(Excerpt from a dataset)
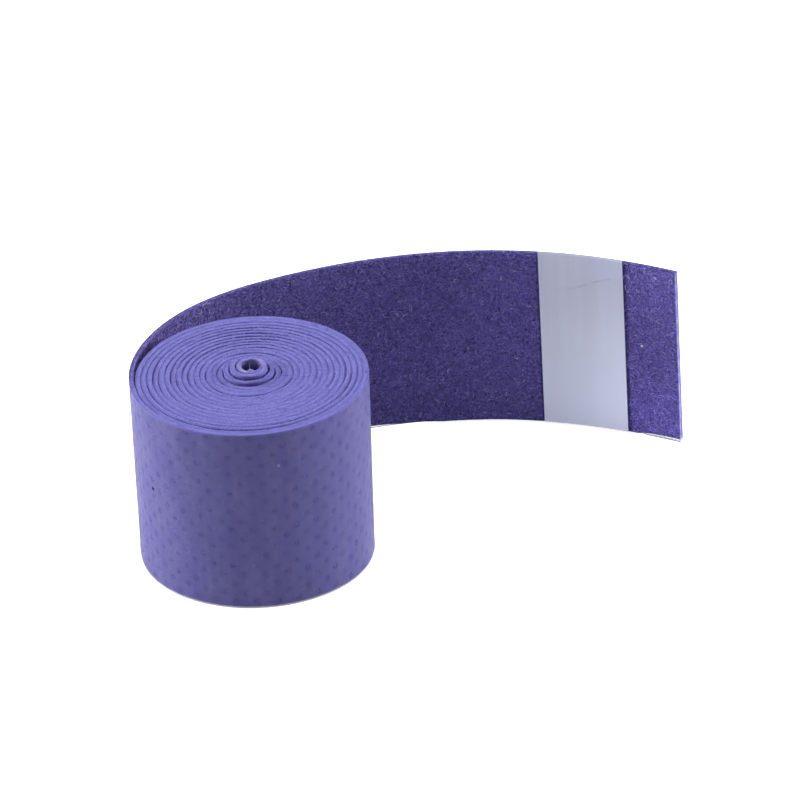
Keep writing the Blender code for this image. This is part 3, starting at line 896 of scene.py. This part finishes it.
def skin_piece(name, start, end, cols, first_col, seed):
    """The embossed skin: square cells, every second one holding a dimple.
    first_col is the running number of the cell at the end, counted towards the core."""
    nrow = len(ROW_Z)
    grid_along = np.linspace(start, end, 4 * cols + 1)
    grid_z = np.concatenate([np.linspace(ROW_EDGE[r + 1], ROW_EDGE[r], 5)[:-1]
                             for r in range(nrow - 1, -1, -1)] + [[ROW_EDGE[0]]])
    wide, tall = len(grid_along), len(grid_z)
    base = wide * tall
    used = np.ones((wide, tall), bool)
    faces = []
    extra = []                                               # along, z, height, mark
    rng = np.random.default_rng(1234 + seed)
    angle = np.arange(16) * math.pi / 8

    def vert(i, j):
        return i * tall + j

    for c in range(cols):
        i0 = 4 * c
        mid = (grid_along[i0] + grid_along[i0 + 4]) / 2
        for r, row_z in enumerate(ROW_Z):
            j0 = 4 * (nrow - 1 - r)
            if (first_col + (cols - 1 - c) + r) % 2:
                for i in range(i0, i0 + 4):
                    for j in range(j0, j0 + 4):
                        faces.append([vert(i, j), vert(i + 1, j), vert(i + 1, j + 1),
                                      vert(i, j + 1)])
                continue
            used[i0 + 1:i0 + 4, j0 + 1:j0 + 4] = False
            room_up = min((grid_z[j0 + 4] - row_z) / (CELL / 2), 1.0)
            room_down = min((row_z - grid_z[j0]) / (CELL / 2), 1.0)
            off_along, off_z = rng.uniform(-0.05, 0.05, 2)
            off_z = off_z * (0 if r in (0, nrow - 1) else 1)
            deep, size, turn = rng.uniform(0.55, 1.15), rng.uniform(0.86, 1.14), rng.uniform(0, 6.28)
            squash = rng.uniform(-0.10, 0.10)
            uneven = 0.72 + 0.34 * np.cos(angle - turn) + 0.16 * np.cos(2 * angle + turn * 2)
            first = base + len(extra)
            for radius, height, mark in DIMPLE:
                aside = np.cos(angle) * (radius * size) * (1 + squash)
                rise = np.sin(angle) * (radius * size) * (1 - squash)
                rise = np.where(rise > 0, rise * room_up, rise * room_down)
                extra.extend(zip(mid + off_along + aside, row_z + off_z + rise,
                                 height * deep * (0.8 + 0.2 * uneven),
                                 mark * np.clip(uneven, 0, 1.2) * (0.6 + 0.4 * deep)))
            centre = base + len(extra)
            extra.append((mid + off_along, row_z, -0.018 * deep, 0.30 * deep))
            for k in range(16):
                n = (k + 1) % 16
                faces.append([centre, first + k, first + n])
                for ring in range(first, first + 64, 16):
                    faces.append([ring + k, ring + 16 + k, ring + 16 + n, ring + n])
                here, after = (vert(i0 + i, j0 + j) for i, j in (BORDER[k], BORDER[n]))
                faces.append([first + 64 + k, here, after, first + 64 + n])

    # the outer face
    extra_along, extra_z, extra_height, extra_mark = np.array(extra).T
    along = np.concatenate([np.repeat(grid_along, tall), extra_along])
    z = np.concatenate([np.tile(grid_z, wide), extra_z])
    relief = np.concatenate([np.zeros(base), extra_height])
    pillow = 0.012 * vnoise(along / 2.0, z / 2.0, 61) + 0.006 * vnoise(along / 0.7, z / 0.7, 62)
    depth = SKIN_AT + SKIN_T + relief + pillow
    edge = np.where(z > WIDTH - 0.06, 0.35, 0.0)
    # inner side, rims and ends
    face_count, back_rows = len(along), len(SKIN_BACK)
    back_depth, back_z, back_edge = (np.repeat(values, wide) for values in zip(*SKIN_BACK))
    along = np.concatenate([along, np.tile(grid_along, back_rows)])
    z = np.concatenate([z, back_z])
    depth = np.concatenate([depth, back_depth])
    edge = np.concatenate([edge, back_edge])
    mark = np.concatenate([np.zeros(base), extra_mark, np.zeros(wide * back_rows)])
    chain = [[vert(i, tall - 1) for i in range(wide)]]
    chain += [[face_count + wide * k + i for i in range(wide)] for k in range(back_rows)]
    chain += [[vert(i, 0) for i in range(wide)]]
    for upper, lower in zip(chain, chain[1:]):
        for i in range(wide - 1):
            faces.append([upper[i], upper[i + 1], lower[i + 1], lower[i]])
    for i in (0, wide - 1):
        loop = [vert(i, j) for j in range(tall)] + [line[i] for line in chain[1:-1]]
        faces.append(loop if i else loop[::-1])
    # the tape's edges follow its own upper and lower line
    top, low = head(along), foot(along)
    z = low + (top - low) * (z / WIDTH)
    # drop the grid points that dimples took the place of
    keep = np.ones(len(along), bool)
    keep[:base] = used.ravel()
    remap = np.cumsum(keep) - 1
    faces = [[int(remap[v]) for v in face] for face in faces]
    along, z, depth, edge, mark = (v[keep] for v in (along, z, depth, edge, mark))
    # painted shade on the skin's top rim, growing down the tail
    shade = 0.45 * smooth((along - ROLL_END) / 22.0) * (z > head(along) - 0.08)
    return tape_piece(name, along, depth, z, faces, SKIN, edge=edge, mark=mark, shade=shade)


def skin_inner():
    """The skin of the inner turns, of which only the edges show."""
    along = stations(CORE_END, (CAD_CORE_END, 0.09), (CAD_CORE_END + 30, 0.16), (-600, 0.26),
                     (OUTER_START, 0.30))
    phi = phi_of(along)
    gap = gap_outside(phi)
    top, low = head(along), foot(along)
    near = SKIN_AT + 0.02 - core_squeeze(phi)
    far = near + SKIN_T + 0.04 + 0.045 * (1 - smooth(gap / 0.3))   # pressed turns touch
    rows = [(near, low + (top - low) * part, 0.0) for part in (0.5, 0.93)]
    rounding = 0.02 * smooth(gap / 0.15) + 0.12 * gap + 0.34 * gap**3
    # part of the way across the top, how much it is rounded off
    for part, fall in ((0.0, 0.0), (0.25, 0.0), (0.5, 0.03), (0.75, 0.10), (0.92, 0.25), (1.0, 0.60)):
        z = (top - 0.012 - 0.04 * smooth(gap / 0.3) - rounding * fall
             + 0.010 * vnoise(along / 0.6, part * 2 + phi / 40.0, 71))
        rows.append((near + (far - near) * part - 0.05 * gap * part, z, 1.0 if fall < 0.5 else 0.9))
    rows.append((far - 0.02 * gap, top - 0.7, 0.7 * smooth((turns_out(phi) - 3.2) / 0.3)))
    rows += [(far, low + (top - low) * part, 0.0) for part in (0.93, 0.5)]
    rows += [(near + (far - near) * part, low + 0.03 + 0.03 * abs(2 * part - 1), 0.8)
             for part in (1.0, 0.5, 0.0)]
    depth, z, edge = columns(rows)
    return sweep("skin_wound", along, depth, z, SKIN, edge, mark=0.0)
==
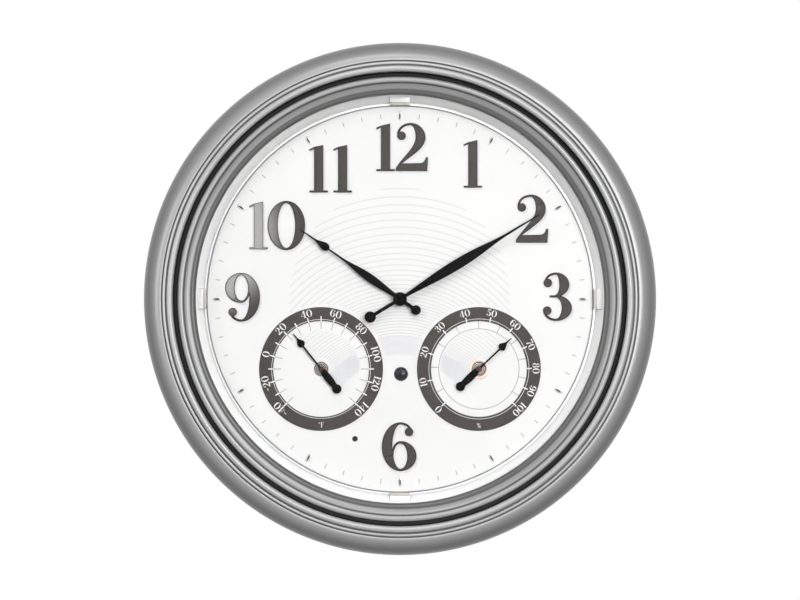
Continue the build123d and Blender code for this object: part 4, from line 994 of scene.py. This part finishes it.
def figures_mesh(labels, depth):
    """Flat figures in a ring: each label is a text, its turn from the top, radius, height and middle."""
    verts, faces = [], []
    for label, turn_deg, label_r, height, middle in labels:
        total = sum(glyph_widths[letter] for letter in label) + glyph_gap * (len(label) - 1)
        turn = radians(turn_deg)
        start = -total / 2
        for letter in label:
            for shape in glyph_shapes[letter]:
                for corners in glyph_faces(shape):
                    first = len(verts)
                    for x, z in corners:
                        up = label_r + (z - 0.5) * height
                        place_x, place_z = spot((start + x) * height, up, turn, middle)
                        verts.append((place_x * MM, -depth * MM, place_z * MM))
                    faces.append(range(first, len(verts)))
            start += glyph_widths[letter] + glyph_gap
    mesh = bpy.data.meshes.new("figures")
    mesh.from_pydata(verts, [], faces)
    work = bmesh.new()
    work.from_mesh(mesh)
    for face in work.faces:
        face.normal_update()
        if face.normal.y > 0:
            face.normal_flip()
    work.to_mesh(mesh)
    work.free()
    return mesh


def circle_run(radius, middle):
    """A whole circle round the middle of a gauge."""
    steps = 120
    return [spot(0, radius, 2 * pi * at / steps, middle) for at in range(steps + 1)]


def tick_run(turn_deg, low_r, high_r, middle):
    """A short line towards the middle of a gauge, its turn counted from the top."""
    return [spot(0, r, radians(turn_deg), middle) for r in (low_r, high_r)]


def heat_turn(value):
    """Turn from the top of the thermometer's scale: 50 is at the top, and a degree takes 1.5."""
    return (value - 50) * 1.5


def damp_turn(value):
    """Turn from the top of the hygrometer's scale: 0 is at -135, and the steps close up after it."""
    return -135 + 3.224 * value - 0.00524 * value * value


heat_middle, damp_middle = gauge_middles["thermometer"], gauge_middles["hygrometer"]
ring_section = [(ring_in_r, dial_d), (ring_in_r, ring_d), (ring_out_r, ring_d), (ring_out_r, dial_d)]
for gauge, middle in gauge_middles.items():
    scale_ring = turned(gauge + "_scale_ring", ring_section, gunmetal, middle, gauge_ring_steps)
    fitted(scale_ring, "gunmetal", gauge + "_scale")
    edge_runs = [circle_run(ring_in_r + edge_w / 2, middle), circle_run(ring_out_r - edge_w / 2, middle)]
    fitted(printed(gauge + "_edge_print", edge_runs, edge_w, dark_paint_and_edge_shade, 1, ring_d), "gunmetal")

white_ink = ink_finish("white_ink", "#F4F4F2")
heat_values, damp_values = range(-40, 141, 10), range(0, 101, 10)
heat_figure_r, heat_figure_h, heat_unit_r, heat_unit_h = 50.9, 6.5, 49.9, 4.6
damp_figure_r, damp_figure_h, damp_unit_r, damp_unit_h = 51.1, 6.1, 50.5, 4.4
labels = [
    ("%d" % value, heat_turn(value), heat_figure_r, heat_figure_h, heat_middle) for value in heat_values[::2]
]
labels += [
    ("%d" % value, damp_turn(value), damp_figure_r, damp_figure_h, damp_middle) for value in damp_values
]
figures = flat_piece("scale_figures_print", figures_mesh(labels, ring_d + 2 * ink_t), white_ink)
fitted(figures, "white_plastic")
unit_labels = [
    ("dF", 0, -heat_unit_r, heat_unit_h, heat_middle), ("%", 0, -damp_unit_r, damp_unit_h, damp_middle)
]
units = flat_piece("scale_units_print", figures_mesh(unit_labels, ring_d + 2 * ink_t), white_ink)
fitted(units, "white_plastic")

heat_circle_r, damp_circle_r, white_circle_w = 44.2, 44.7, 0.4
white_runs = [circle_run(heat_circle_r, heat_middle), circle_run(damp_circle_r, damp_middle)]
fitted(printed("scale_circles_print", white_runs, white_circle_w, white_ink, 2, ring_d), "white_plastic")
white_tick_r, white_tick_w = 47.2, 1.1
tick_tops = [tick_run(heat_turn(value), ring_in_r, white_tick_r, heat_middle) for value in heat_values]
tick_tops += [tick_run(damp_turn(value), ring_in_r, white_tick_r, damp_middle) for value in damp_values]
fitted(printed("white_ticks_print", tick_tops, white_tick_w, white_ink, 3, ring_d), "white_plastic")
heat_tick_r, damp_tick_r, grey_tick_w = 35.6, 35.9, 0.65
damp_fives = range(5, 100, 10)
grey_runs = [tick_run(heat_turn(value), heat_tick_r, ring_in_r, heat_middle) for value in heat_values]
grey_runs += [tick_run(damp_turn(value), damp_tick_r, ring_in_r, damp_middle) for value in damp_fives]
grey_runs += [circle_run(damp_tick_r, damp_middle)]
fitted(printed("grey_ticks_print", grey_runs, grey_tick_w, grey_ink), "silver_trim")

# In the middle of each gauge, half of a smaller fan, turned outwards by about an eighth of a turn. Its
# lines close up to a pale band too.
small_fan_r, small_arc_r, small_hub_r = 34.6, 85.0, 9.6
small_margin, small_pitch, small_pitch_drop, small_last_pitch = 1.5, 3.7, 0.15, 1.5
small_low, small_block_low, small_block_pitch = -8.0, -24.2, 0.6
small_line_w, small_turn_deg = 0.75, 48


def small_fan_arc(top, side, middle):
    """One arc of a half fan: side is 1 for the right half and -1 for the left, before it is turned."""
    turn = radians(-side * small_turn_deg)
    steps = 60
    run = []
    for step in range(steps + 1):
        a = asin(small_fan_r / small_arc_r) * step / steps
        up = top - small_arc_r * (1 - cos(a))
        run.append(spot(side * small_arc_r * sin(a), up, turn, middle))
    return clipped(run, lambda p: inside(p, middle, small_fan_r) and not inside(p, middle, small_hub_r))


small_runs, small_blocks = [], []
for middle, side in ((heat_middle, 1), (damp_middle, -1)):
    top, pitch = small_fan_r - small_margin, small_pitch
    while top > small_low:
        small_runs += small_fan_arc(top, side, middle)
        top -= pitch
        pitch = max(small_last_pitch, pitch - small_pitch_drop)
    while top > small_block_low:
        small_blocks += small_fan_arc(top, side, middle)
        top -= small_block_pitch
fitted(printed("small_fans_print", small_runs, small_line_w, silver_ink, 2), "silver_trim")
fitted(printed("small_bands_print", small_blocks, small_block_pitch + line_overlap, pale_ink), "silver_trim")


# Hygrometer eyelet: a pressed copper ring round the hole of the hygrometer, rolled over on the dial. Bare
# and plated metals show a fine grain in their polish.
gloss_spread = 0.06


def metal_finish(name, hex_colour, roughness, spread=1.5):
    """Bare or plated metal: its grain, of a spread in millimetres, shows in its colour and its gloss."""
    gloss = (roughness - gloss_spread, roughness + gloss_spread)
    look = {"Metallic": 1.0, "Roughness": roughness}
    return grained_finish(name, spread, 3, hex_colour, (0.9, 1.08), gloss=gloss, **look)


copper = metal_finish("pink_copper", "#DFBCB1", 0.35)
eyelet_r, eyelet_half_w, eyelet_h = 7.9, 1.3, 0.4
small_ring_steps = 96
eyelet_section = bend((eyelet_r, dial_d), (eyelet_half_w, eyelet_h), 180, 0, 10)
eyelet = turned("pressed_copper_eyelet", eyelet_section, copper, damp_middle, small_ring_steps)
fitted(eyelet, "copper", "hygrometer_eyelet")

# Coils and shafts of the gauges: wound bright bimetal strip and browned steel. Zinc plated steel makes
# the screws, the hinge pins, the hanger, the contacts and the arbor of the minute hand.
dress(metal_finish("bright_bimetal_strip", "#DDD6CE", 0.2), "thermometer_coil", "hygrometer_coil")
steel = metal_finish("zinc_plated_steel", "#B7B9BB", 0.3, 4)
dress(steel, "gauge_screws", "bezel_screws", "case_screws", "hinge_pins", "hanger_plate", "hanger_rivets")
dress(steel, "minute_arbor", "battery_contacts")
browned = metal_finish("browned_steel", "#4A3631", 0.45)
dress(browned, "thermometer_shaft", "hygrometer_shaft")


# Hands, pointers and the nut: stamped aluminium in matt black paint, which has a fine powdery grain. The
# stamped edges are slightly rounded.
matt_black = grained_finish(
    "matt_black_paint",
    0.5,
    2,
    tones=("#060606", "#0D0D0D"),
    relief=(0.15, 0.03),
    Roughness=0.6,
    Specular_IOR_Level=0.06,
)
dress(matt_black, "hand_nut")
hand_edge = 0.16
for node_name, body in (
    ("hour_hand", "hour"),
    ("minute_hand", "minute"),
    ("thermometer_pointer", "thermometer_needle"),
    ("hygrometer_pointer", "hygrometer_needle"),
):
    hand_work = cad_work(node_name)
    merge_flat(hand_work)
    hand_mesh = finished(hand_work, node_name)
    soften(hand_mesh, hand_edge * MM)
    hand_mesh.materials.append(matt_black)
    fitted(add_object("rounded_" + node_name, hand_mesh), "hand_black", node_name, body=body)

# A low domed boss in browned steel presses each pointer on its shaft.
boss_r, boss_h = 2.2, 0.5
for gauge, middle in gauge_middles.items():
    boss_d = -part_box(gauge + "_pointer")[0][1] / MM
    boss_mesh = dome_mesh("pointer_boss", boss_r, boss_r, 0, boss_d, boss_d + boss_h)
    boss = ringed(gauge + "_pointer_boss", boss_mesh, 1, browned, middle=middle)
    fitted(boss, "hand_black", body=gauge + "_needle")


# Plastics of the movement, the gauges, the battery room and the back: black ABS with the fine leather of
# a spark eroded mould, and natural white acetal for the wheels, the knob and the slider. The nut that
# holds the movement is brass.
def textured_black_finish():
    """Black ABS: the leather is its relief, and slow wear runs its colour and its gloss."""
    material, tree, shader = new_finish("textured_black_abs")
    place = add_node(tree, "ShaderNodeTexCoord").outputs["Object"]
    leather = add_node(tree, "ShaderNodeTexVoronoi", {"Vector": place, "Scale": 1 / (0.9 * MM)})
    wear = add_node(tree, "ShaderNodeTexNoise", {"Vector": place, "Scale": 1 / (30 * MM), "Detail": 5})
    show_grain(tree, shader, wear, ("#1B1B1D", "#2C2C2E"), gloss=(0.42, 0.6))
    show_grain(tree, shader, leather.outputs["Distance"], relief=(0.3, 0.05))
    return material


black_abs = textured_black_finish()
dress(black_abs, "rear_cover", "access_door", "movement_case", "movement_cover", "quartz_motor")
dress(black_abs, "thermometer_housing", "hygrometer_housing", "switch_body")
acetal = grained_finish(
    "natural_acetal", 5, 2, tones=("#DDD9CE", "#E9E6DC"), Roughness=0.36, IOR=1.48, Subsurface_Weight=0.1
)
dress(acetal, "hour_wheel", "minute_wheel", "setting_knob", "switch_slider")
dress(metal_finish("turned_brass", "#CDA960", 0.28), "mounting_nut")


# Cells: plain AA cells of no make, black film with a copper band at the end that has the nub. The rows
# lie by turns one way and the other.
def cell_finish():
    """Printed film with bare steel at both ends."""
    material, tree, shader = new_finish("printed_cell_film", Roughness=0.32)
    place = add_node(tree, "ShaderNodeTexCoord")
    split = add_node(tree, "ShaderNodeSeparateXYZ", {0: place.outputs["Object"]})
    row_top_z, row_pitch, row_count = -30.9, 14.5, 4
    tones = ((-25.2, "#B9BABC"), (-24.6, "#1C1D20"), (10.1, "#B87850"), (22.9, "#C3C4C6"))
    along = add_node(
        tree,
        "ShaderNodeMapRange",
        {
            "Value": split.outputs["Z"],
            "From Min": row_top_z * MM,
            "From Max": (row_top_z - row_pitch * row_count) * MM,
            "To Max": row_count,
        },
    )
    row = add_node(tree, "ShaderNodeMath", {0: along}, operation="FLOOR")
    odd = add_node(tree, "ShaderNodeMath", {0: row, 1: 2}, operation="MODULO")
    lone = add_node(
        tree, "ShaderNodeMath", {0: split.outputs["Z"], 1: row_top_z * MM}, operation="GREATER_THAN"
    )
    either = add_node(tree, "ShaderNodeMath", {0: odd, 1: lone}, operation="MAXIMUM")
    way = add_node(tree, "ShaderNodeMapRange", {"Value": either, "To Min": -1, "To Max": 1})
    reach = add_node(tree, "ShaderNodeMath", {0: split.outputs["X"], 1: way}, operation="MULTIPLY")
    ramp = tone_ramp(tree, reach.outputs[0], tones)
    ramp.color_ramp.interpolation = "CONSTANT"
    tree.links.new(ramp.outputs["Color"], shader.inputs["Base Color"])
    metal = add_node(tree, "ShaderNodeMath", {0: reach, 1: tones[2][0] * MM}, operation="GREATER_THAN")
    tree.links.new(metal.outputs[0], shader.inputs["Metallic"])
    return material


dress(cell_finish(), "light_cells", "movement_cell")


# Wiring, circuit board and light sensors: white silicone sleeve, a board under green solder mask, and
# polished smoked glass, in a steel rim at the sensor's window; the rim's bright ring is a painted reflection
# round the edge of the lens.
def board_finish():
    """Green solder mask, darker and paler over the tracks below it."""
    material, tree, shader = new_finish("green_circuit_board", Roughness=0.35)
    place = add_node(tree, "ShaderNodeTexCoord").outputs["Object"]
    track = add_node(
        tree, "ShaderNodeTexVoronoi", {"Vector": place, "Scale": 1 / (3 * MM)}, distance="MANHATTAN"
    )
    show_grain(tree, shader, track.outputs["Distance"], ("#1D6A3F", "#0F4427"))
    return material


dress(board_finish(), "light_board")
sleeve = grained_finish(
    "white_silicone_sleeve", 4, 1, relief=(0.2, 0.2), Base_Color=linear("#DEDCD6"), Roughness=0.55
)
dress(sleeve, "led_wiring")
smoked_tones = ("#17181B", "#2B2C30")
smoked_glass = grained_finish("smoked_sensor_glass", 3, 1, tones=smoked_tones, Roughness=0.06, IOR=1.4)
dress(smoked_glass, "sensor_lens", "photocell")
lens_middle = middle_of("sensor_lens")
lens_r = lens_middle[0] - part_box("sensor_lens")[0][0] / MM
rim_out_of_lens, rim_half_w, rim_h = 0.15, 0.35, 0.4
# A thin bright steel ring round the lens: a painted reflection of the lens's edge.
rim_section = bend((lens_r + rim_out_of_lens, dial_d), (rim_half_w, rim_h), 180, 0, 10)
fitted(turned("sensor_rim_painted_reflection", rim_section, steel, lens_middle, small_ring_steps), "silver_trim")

**Work to do:** Using the listing above, pick out each line that contains the word "This", then copy it.

**Written response:**
Keep writing the Blender code for this image. This is part 3, starting at line 896 of scene.py. This part finishes it.
Continue the build123d and Blender code for this object: part 4, from line 994 of scene.py. This part finishes it.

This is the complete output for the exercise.